[Start Given material]

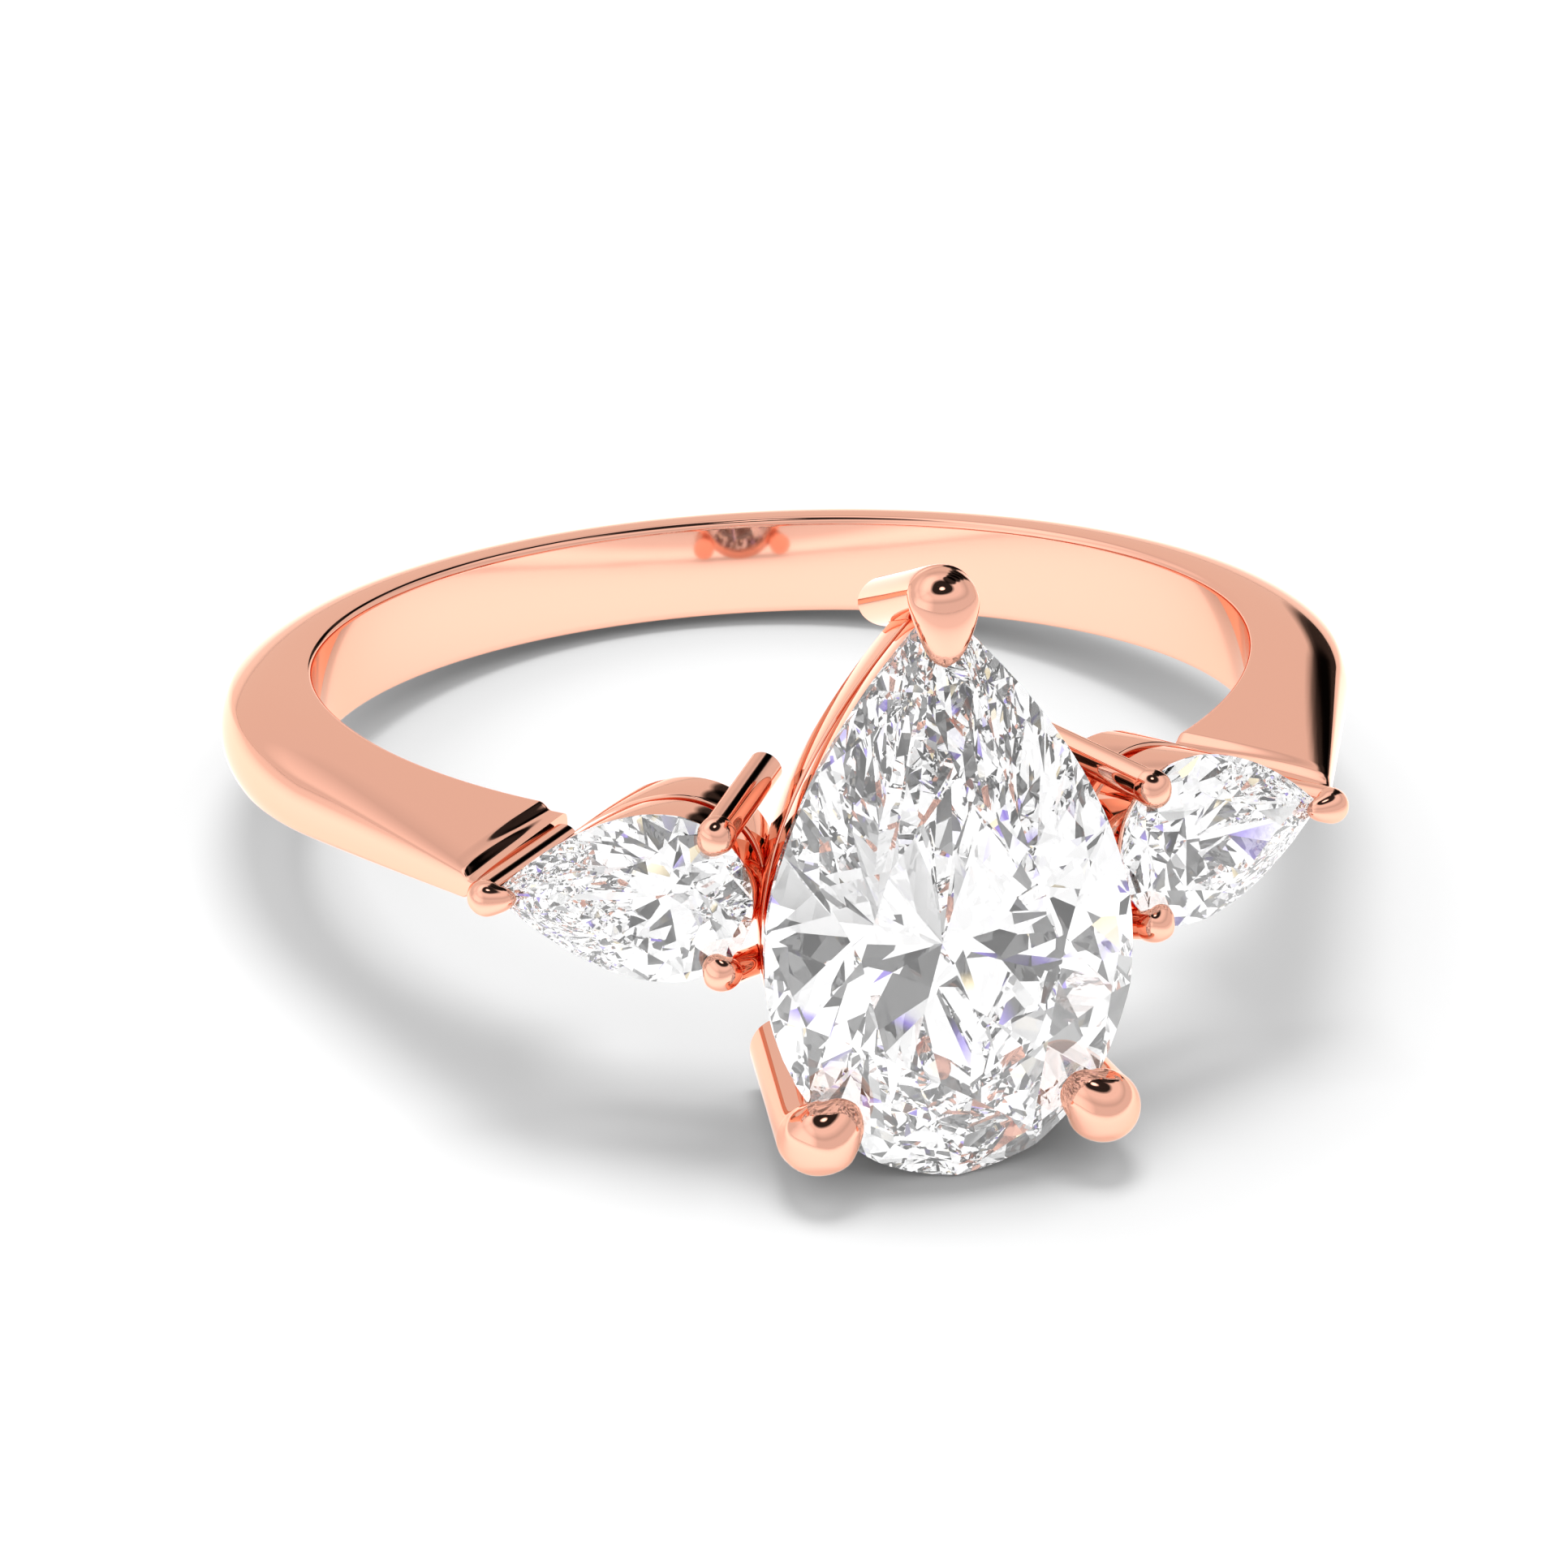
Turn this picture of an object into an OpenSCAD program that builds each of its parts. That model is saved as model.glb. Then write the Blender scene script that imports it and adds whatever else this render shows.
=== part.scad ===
// Three-stone engagement ring: a tapered band, a large pear-cut centre stone
// and two small pear-cut side stones, each held by three claws on a basket of
// two rails. All lengths are in millimetres.
//
// Ring frame: the finger hole runs along Z and the head looks along -Y.
// The finished ring is tipped about X, as it lies on a table.
// Stone frame: X across the stone, Y towards its point, Z out of its face,
// with the origin on the girdle where the stone is widest.

/* [Band] */
// Inside diameter of the finger hole
finger_d = 16.5; // [14:0.1:21]
// Width of the band along the finger
band_w = 1.85; // [1.4:0.05:3]
// Thickness of the band's flat side, from the finger hole to the ridge
side_h = 1.1; // [0.7:0.05:1.6]
// Height of the domed outside above the ridge
dome_h = 0.59; // [0.3:0.01:0.9]
// Extra thickness that the band gains from its back to its shoulders
shoulder_gain = 0.32; // [0:0.02:0.6]
// Width of a shoulder where it meets its side stone
shoulder_w = 0.6; // [0.5:0.05:1.2]

/* [Centre stone] */
// Length from the point to the round end
centre_l = 9.73; // [8.5:0.05:11]
// Width at the widest line
centre_w = 6.18; // [5.4:0.02:7]
// Length of the round end, from the widest line
centre_round = 3.83; // [3.2:0.05:4.4]
// Height of the girdle above the finger hole
centre_lift = 3.44; // [3.2:0.05:4.2]

/* [Side stones] */
// Length from the point to the round end
side_l = 4.33; // [3.8:0.05:5]
// Width at the widest line
side_w = 2.86; // [2.5:0.02:3.4]
// Length of the round end, from the widest line
side_round = 1.48; // [1.2:0.02:1.8]
// Height of the girdle plane above the finger hole
side_lift = 3.13; // [2.9:0.05:3.8]
// Angle between the side stones' faces and the centre stone's face
side_turn = 25; // [20:1:32]
// Sideways gap between the centre stone and each side stone
side_gap = 0; // [0:0.02:0.3]

/* [Cut] */
// Fullness of the curved wings, where 1 is straight
wing_power = 1.91; // [1.6:0.01:2.3]
// Crown height as a share of the stone's width
crown_share = 0.15; // [0.1:0.01:0.18]
// Pavilion depth as a share of the stone's width
pavilion_share = 0.43; // [0.38:0.01:0.46]
// Table size as a share of the outline
table_share = 0.56; // [0.5:0.01:0.66]
// Girdle thickness as a share of the stone's width
girdle_share = 0.03; // [0.02:0.005:0.05]

/* [Baskets] */
// Inward lean of the centre basket's flanks, in degrees
centre_lean = 8; // [4:1:12]
// Inward lean of the centre basket at the stone's point, in degrees
centre_tip_lean = 14; // [10:1:20]
// Inward lean of the side baskets' flanks, in degrees
side_lean = 0; // [0:1:10]
// Inward lean of the side baskets at the stones' points, in degrees
side_tip_lean = 12; // [6:1:18]
// How far the rails' outer wall stays inside the girdle
rail_in = 0.05; // [0.03:0.01:0.12]
// Wall thickness of the rails
rail_t = 0.42; // [0.3:0.02:0.6]
// Depth of the top rail below the girdle
top_rail_h = 1; // [0.8:0.05:1.2]
// Open gap between the two rails
rail_gap = 0.24; // [0.15:0.01:0.4]
// Height of the base rail
base_rail_h = 1; // [0.7:0.05:1.2]

/* [Claws] */
// Diameter of the centre stone's two round-end claws
centre_claw_d = 1.12; // [0.9:0.02:1.3]
// Reach of those claws over the crown
centre_claw_reach = 0.62; // [0.4:0.02:0.9]
// Width of the centre stone's point claw
point_claw_w = 1.06; // [0.9:0.02:1.5]
// Thickness of the point claw's leg
point_claw_t = 0.84; // [0.6:0.02:1.1]
// Reach of the point claw over the crown
point_claw_reach = 0.95; // [0.7:0.01:1.3]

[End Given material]

Restate the data above word for word, please.

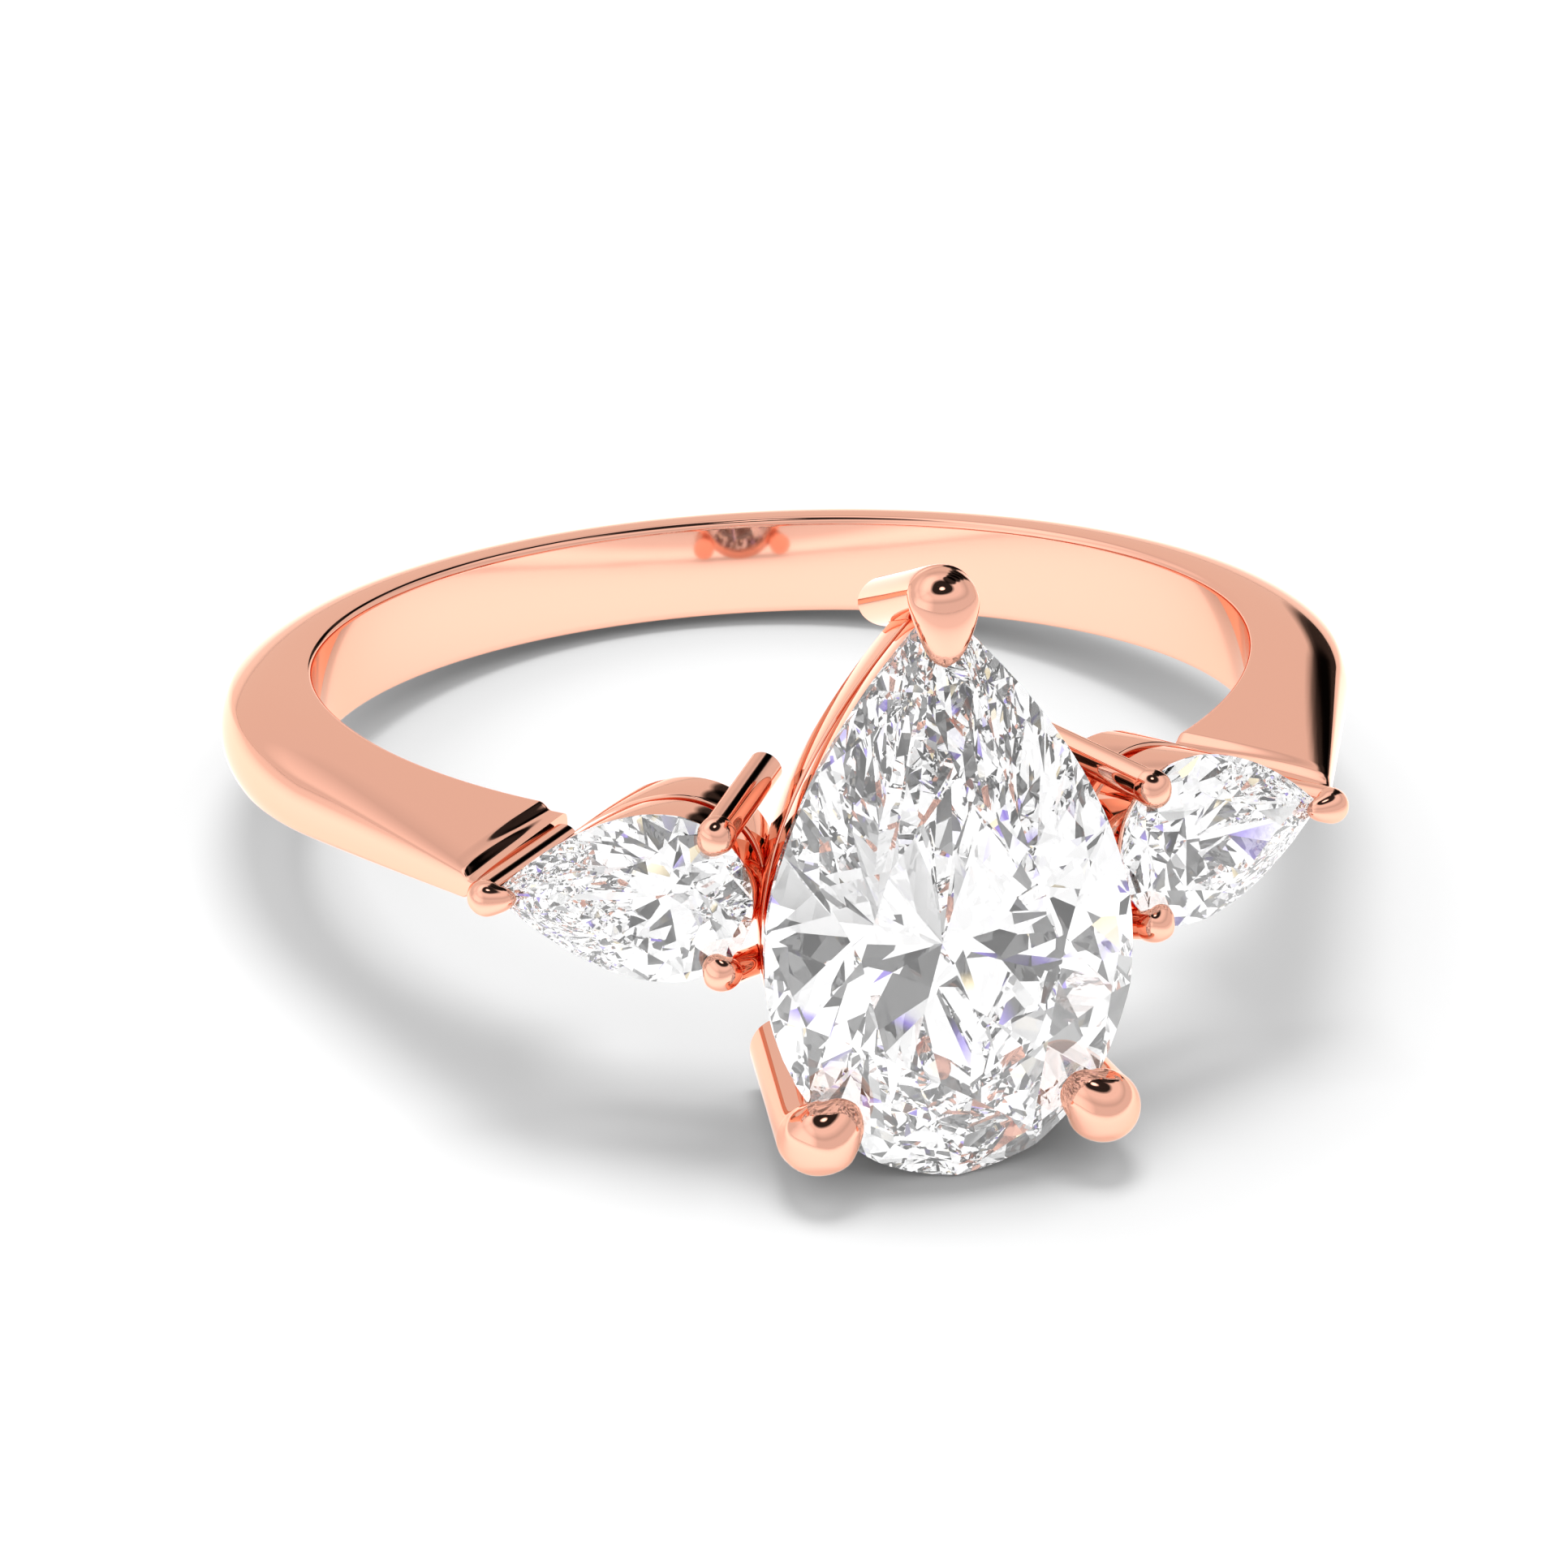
Turn this picture of an object into an OpenSCAD program that builds each of its parts. That model is saved as model.glb. Then write the Blender scene script that imports it and adds whatever else this render shows.
=== part.scad ===
// Three-stone engagement ring: a tapered band, a large pear-cut centre stone
// and two small pear-cut side stones, each held by three claws on a basket of
// two rails. All lengths are in millimetres.
//
// Ring frame: the finger hole runs along Z and the head looks along -Y.
// The finished ring is tipped about X, as it lies on a table.
// Stone frame: X across the stone, Y towards its point, Z out of its face,
// with the origin on the girdle where the stone is widest.

/* [Band] */
// Inside diameter of the finger hole
finger_d = 16.5; // [14:0.1:21]
// Width of the band along the finger
band_w = 1.85; // [1.4:0.05:3]
// Thickness of the band's flat side, from the finger hole to the ridge
side_h = 1.1; // [0.7:0.05:1.6]
// Height of the domed outside above the ridge
dome_h = 0.59; // [0.3:0.01:0.9]
// Extra thickness that the band gains from its back to its shoulders
shoulder_gain = 0.32; // [0:0.02:0.6]
// Width of a shoulder where it meets its side stone
shoulder_w = 0.6; // [0.5:0.05:1.2]

/* [Centre stone] */
// Length from the point to the round end
centre_l = 9.73; // [8.5:0.05:11]
// Width at the widest line
centre_w = 6.18; // [5.4:0.02:7]
// Length of the round end, from the widest line
centre_round = 3.83; // [3.2:0.05:4.4]
// Height of the girdle above the finger hole
centre_lift = 3.44; // [3.2:0.05:4.2]

/* [Side stones] */
// Length from the point to the round end
side_l = 4.33; // [3.8:0.05:5]
// Width at the widest line
side_w = 2.86; // [2.5:0.02:3.4]
// Length of the round end, from the widest line
side_round = 1.48; // [1.2:0.02:1.8]
// Height of the girdle plane above the finger hole
side_lift = 3.13; // [2.9:0.05:3.8]
// Angle between the side stones' faces and the centre stone's face
side_turn = 25; // [20:1:32]
// Sideways gap between the centre stone and each side stone
side_gap = 0; // [0:0.02:0.3]

/* [Cut] */
// Fullness of the curved wings, where 1 is straight
wing_power = 1.91; // [1.6:0.01:2.3]
// Crown height as a share of the stone's width
crown_share = 0.15; // [0.1:0.01:0.18]
// Pavilion depth as a share of the stone's width
pavilion_share = 0.43; // [0.38:0.01:0.46]
// Table size as a share of the outline
table_share = 0.56; // [0.5:0.01:0.66]
// Girdle thickness as a share of the stone's width
girdle_share = 0.03; // [0.02:0.005:0.05]

/* [Baskets] */
// Inward lean of the centre basket's flanks, in degrees
centre_lean = 8; // [4:1:12]
// Inward lean of the centre basket at the stone's point, in degrees
centre_tip_lean = 14; // [10:1:20]
// Inward lean of the side baskets' flanks, in degrees
side_lean = 0; // [0:1:10]
// Inward lean of the side baskets at the stones' points, in degrees
side_tip_lean = 12; // [6:1:18]
// How far the rails' outer wall stays inside the girdle
rail_in = 0.05; // [0.03:0.01:0.12]
// Wall thickness of the rails
rail_t = 0.42; // [0.3:0.02:0.6]
// Depth of the top rail below the girdle
top_rail_h = 1; // [0.8:0.05:1.2]
// Open gap between the two rails
rail_gap = 0.24; // [0.15:0.01:0.4]
// Height of the base rail
base_rail_h = 1; // [0.7:0.05:1.2]

/* [Claws] */
// Diameter of the centre stone's two round-end claws
centre_claw_d = 1.12; // [0.9:0.02:1.3]
// Reach of those claws over the crown
centre_claw_reach = 0.62; // [0.4:0.02:0.9]
// Width of the centre stone's point claw
point_claw_w = 1.06; // [0.9:0.02:1.5]
// Thickness of the point claw's leg
point_claw_t = 0.84; // [0.6:0.02:1.1]
// Reach of the point claw over the crown
point_claw_reach = 0.95; // [0.7:0.01:1.3]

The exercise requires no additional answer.